■ **THE DATA**:
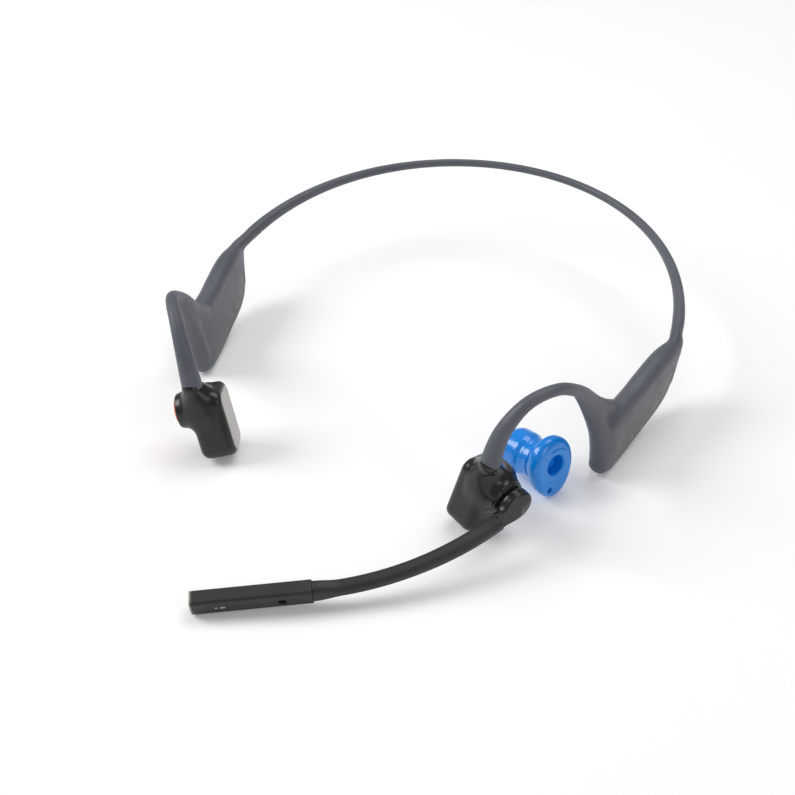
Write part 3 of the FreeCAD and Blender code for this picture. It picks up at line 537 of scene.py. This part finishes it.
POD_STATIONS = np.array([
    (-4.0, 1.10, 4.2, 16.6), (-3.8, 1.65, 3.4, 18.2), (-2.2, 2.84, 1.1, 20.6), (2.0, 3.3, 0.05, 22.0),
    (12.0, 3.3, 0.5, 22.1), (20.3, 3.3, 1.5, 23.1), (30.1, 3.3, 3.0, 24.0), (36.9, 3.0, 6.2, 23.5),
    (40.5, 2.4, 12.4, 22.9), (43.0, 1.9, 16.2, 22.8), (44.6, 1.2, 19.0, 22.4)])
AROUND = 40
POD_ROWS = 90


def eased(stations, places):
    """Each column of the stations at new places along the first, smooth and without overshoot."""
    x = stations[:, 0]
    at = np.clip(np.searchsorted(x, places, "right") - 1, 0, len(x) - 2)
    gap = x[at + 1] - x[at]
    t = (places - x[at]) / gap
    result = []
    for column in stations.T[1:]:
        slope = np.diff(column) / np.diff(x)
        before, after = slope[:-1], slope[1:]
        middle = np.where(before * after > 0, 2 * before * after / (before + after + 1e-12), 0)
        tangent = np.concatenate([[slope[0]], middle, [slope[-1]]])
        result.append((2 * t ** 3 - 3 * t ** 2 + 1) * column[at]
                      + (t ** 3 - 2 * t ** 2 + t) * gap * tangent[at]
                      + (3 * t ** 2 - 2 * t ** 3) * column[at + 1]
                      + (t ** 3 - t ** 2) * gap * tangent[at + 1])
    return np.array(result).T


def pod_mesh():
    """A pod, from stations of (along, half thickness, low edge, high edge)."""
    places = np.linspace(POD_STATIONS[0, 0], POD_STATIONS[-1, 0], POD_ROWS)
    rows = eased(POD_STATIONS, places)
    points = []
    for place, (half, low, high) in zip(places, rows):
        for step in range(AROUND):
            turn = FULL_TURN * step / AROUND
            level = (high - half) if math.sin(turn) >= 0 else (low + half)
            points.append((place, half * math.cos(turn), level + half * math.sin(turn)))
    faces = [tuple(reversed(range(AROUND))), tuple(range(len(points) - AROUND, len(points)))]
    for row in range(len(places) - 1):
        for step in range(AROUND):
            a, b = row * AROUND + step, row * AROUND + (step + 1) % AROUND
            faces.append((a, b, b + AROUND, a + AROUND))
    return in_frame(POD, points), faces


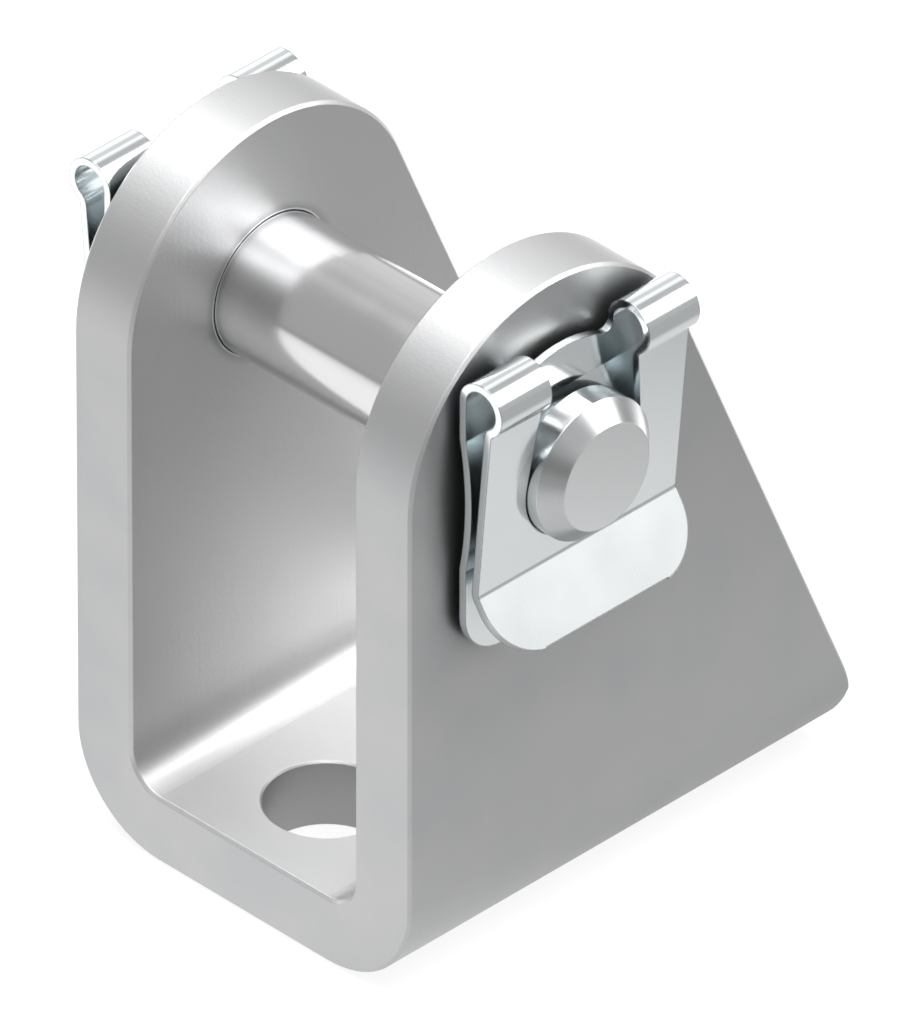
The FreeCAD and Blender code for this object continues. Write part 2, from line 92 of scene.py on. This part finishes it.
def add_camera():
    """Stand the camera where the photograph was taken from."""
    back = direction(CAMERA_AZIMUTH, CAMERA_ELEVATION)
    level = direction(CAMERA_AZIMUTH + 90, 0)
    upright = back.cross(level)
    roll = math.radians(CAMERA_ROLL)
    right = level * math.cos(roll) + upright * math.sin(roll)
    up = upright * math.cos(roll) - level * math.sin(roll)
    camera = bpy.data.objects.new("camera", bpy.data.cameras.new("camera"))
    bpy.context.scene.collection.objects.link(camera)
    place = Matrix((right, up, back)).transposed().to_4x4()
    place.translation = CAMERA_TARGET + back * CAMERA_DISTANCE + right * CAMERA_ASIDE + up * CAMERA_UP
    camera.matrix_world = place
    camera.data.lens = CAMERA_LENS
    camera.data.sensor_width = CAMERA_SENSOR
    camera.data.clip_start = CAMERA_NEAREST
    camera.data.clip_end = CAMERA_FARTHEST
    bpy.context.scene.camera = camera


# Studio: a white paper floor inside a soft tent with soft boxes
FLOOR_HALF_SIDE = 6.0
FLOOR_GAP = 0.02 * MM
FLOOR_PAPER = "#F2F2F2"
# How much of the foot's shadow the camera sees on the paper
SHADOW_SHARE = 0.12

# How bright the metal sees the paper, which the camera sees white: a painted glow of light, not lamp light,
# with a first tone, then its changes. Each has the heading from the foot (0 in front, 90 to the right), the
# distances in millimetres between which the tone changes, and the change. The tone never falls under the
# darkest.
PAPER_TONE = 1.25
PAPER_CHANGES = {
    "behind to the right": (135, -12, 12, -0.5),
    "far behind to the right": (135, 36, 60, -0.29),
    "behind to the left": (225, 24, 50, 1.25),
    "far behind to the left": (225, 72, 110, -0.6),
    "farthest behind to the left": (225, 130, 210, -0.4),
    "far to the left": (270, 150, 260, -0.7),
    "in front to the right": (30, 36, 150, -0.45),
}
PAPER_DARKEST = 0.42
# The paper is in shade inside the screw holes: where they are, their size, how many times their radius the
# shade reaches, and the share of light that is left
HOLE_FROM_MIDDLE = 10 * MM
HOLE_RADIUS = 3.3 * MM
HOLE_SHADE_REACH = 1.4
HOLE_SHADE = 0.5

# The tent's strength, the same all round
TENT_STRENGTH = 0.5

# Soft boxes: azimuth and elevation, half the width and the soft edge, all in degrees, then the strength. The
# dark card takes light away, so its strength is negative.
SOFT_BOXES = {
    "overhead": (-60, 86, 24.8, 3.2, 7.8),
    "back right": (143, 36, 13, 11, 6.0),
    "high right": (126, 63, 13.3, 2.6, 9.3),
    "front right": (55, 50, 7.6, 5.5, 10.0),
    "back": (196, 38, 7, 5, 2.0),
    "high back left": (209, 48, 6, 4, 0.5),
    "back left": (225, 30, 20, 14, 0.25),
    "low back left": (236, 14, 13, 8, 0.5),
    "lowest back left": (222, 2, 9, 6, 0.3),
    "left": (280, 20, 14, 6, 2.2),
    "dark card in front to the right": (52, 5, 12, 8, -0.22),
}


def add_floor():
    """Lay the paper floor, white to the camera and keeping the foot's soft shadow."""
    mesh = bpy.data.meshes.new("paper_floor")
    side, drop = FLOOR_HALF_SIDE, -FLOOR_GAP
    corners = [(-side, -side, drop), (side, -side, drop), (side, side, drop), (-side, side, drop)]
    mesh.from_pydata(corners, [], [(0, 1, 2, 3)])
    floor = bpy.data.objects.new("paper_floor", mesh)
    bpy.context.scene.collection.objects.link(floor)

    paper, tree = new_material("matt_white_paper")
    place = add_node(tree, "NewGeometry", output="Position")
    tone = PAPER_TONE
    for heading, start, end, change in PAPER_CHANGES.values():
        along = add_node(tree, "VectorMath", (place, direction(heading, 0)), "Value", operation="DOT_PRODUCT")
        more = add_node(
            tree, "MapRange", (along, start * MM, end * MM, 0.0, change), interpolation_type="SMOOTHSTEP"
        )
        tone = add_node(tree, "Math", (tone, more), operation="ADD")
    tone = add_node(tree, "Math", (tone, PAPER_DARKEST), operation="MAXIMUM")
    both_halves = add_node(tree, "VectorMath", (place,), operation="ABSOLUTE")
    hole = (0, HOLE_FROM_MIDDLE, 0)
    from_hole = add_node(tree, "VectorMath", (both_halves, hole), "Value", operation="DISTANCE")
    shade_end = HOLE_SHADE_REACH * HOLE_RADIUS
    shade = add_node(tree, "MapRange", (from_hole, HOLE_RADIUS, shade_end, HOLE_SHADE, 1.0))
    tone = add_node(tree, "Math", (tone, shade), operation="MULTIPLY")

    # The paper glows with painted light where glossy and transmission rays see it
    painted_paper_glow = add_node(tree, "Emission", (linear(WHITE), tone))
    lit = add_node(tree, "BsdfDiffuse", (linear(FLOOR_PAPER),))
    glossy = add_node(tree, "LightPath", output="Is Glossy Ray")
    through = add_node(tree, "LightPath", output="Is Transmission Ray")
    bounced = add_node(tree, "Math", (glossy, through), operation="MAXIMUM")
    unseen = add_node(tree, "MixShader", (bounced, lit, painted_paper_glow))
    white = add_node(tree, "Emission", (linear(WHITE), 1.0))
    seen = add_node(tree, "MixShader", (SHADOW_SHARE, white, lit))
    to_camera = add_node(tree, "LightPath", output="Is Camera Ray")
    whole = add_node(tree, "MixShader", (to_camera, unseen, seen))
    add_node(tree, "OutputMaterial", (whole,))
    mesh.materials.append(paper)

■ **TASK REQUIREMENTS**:
Lines containing the string "FreeCAD" are to be selected and copied.

■ **EXERCISE SOLUTION**:
Write part 3 of the FreeCAD and Blender code for this picture. It picks up at line 537 of scene.py. This part finishes it.
The FreeCAD and Blender code for this object continues. Write part 2, from line 92 of scene.py on. This part finishes it.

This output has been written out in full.